Foto FrontlineUM GESTO INÚTIL

O ministro da Administração Interna demitiu-se! Demitiu-se alegando falta de condições políticas por força da investigação judicial que está a decorrer sobre a atribuição dos denominados vistos gold. O ministro não tem culpas, nem qualquer responsabilidade no caso, e a sua alegada falta de condições políticas advogará da sua proximidade a arguidos ou empresas que envolvem arguidos em tempos idos. O ministro demitiu-se e ninguém percebeu porquê. É uma demissão inútil, é um gesto inútil que só veio causar mais perturbação num Governo já fragilizado. Tão inútil que para os portugueses foi indiferente, mas o mesmo não se poderá dizer de alguns setores tutelados, caso da Polícia ou dos Bombeiros, que até reagiram com alguma apreensão à saída do ministro. Passos também compreendeu esta inutilidade e até tentou travar a saída do seu governante, mas aparentemente sem sucesso. Porque a opção com sentido seria uma única: ou o primeiro-ministro aproveitava para fazer uma remodelação profunda no seu Governo, ou então não mexia apenas num ministro ou neste ministro.
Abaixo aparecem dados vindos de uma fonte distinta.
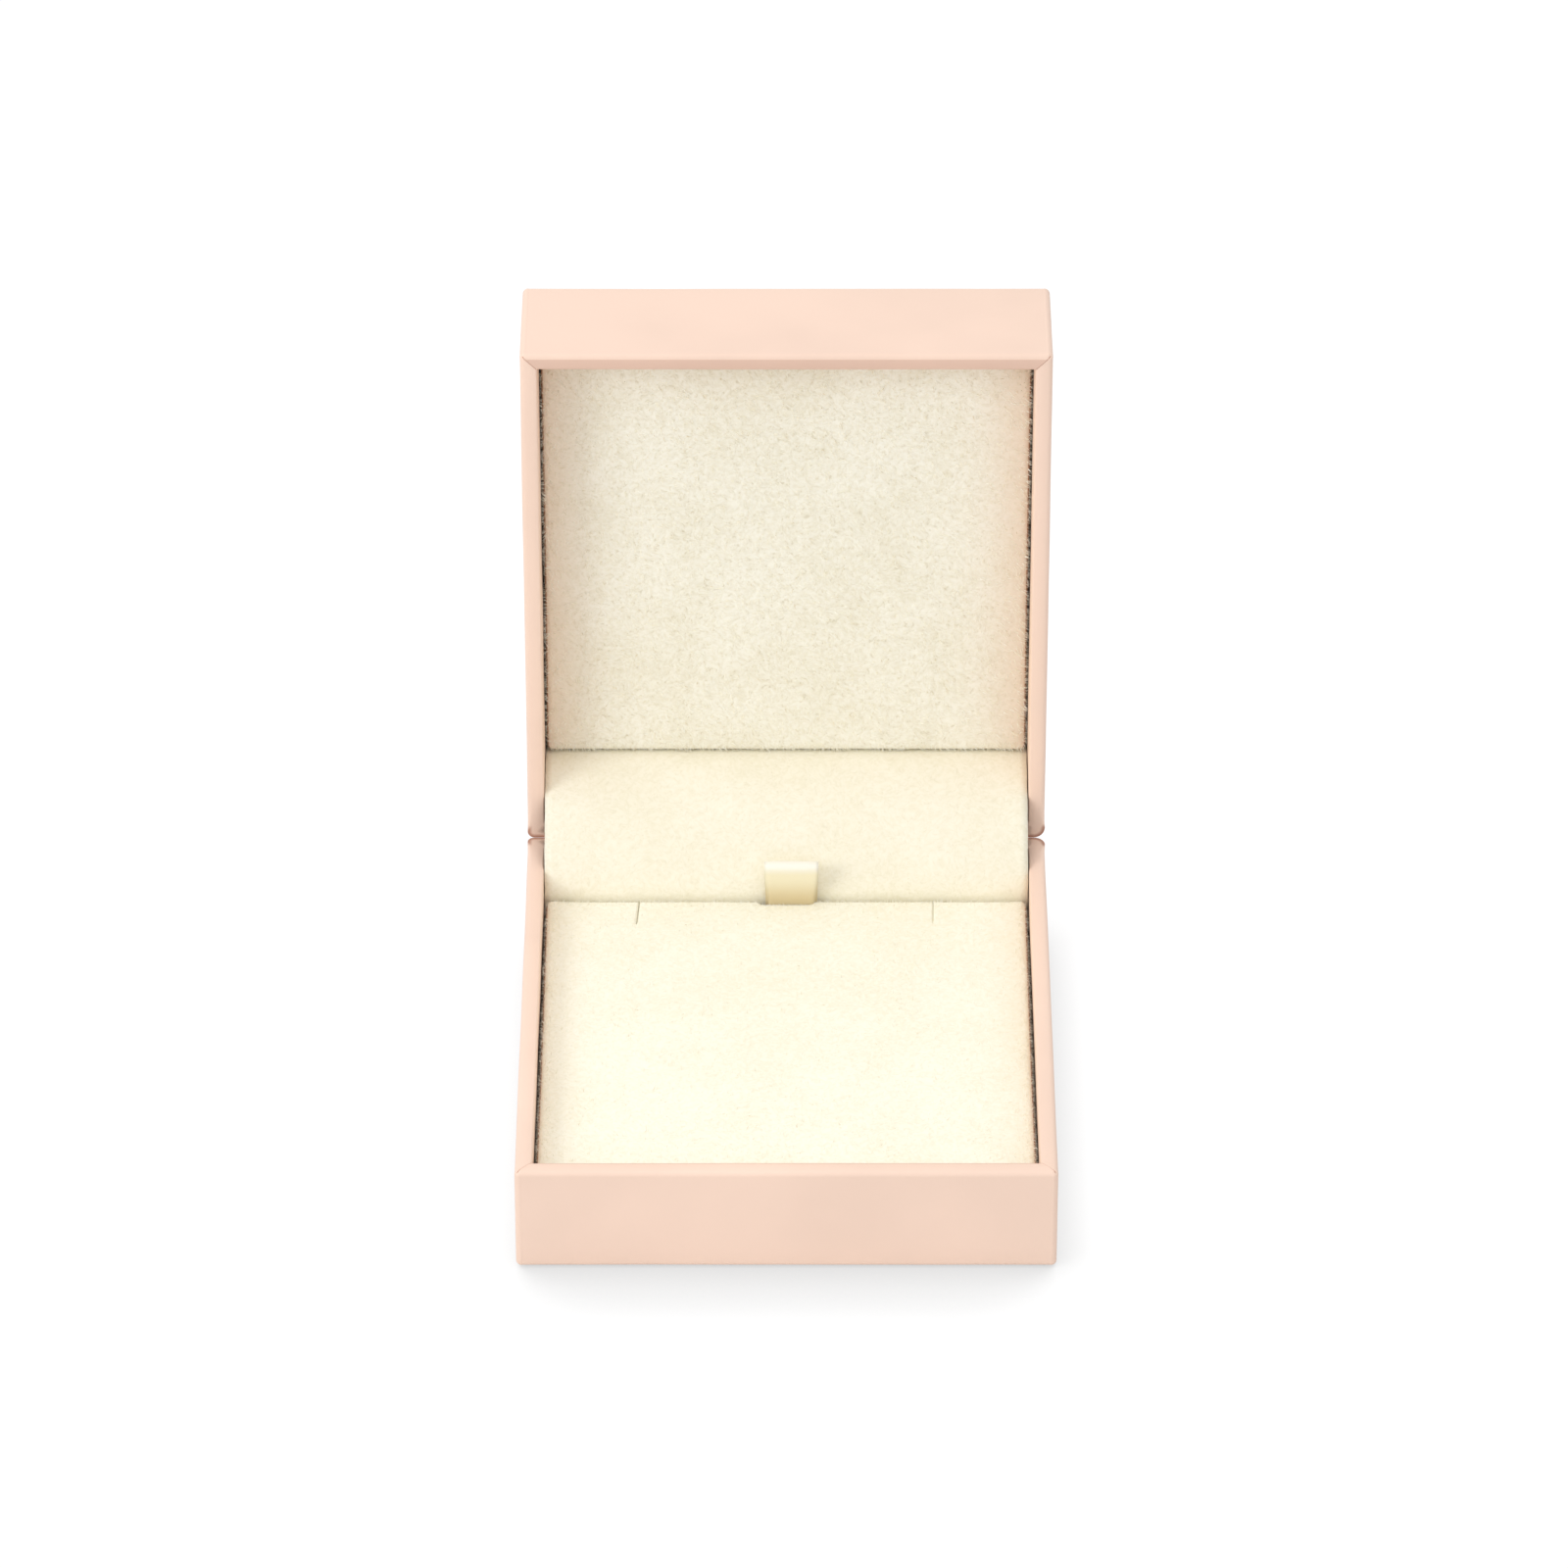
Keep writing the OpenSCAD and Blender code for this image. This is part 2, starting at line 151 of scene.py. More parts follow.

Já escrevi aqui que louvava a resiliência de Passos Coelho, mas quando esta se transforma em obstinação, o caminho está perdido. Sendo assim, afinal onde está a utilidade de toda esta inutilidade? Esta bem expressa na habilidade política de Miguel Macedo. O ministro agiu por interesse próprio, não revelando se a sua saída era ou não útil ao seu país e aos seus pares. Macedo é um farejador político e apostou que a sua permanência no cargo lhe iria causar erosão pessoal pelo mediatismo que este caso, conhecido por Operação Labirinto, lhe iria trazer. Macedo não esperou para sair deste labirinto e construiu um álibi inteligente que ao mesmo tempo lhe permitiu sair de um Governo em rápida erosão política e social. Sabemos que os portugueses têm má memória política. Não tenho dúvidas se, numa pergunta de resposta espontânea, perguntassem ao povo de que políticos se lembra, a resposta não iria além dos três presidentes da República, Eanes, Soares e Cavaco; dois políticos retardados no tempo, Santana e Sócrates, e duas figuras atuais, Passos e Portas. Quanto a Macedo, o seu gesto inútil pode-lhe ter salvado o futuro político. Resta saber se faz sentido viver com estas inutilidades políticas quando a descrença do povo nos agentes democráticos cresce de dia para dia. Até quando os políticos julgam que os portugueses não vão perceber?